Exercise => Up to and including the line that contains "wall faces -Y.", repeat each line of the data exactly, starting from the first.

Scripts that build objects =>
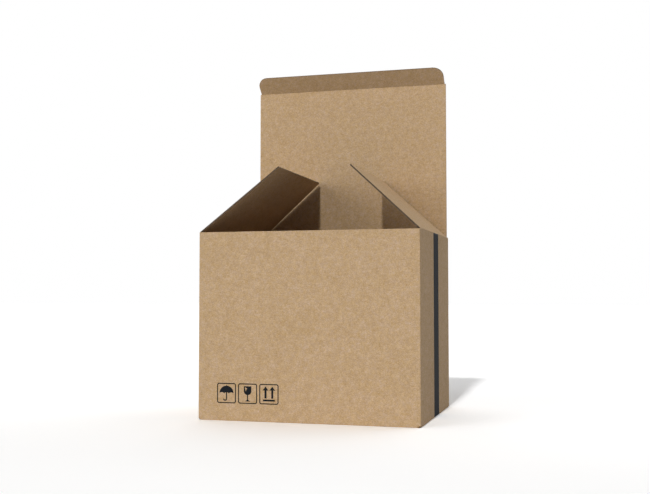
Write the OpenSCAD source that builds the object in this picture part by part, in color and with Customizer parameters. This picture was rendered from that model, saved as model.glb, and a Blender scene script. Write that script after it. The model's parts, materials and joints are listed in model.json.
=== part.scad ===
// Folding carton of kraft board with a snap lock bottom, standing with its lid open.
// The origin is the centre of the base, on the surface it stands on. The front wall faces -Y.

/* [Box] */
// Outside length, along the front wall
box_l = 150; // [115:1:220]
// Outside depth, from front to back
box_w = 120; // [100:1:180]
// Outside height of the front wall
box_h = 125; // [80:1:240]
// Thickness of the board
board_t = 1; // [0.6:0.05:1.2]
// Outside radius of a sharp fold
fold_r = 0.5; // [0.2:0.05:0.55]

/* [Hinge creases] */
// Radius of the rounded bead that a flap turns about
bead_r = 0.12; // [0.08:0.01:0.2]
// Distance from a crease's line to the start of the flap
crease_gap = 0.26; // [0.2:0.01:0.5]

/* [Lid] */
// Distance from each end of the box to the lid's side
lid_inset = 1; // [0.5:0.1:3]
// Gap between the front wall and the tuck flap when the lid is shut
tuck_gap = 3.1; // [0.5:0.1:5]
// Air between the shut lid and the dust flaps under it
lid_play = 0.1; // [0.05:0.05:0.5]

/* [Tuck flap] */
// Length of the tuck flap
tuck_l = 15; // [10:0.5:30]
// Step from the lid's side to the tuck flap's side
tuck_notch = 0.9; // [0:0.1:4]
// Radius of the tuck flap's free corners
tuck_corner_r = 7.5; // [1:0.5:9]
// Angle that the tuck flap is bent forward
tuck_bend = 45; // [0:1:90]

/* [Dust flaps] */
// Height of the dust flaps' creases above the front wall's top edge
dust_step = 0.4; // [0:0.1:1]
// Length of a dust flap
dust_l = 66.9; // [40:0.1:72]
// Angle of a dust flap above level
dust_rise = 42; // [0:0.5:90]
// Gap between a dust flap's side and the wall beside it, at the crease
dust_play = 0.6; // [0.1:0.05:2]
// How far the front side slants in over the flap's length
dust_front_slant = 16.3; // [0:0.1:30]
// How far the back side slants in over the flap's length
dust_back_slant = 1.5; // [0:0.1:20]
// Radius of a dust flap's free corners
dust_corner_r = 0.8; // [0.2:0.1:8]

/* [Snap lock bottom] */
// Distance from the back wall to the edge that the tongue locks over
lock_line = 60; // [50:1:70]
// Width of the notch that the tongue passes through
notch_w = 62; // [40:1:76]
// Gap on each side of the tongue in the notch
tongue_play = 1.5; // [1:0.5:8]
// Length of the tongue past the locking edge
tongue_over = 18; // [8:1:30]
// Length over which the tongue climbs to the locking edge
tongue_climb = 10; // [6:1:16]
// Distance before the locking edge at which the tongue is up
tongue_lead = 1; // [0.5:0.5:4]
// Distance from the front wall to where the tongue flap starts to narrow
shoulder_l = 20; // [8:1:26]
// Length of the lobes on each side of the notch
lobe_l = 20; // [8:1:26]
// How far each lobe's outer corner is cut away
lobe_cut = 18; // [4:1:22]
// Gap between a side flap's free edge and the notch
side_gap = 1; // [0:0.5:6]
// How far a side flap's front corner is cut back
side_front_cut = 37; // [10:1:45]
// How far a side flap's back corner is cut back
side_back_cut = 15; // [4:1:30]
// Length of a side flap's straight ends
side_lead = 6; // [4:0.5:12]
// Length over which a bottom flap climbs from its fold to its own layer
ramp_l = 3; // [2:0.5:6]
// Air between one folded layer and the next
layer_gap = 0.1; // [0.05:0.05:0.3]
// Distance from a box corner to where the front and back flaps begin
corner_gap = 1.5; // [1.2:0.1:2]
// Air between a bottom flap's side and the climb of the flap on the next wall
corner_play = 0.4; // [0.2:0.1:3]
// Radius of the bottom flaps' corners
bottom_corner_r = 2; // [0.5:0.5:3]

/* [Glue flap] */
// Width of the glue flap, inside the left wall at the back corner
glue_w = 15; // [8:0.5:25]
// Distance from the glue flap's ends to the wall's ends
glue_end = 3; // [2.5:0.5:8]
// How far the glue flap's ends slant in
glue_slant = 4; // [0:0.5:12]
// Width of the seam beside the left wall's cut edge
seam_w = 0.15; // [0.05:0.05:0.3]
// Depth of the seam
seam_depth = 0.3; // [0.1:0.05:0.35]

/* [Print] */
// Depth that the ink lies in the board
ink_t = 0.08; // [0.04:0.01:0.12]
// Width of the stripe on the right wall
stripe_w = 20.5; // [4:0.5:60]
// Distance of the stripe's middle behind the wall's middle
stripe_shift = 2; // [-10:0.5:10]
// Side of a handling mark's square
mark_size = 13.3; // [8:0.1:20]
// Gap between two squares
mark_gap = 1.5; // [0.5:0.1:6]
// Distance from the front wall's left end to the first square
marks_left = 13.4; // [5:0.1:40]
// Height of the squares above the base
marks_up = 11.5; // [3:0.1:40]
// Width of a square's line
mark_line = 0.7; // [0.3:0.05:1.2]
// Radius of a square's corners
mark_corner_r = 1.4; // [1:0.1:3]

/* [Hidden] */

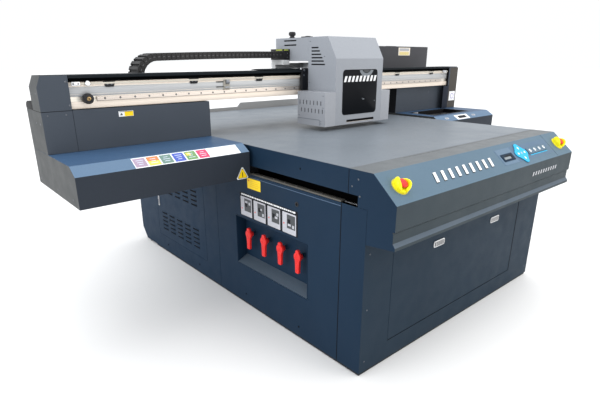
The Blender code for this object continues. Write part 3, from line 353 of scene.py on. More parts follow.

Response to this task =>
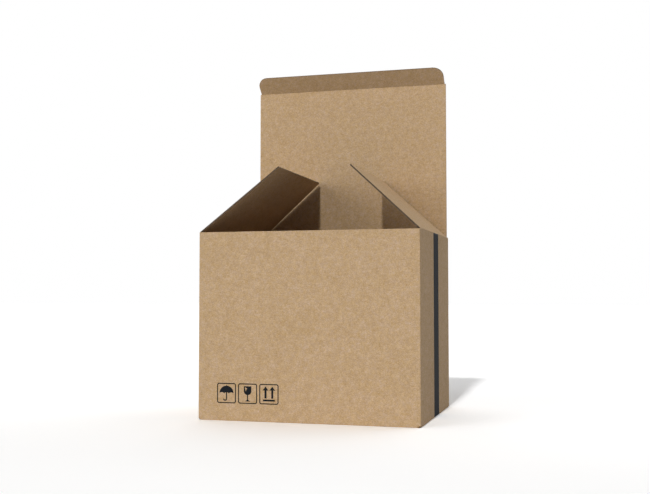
Write the OpenSCAD source that builds the object in this picture part by part, in color and with Customizer parameters. This picture was rendered from that model, saved as model.glb, and a Blender scene script. Write that script after it. The model's parts, materials and joints are listed in model.json.
=== part.scad ===
// Folding carton of kraft board with a snap lock bottom, standing with its lid open.
// The origin is the centre of the base, on the surface it stands on. The front wall faces -Y.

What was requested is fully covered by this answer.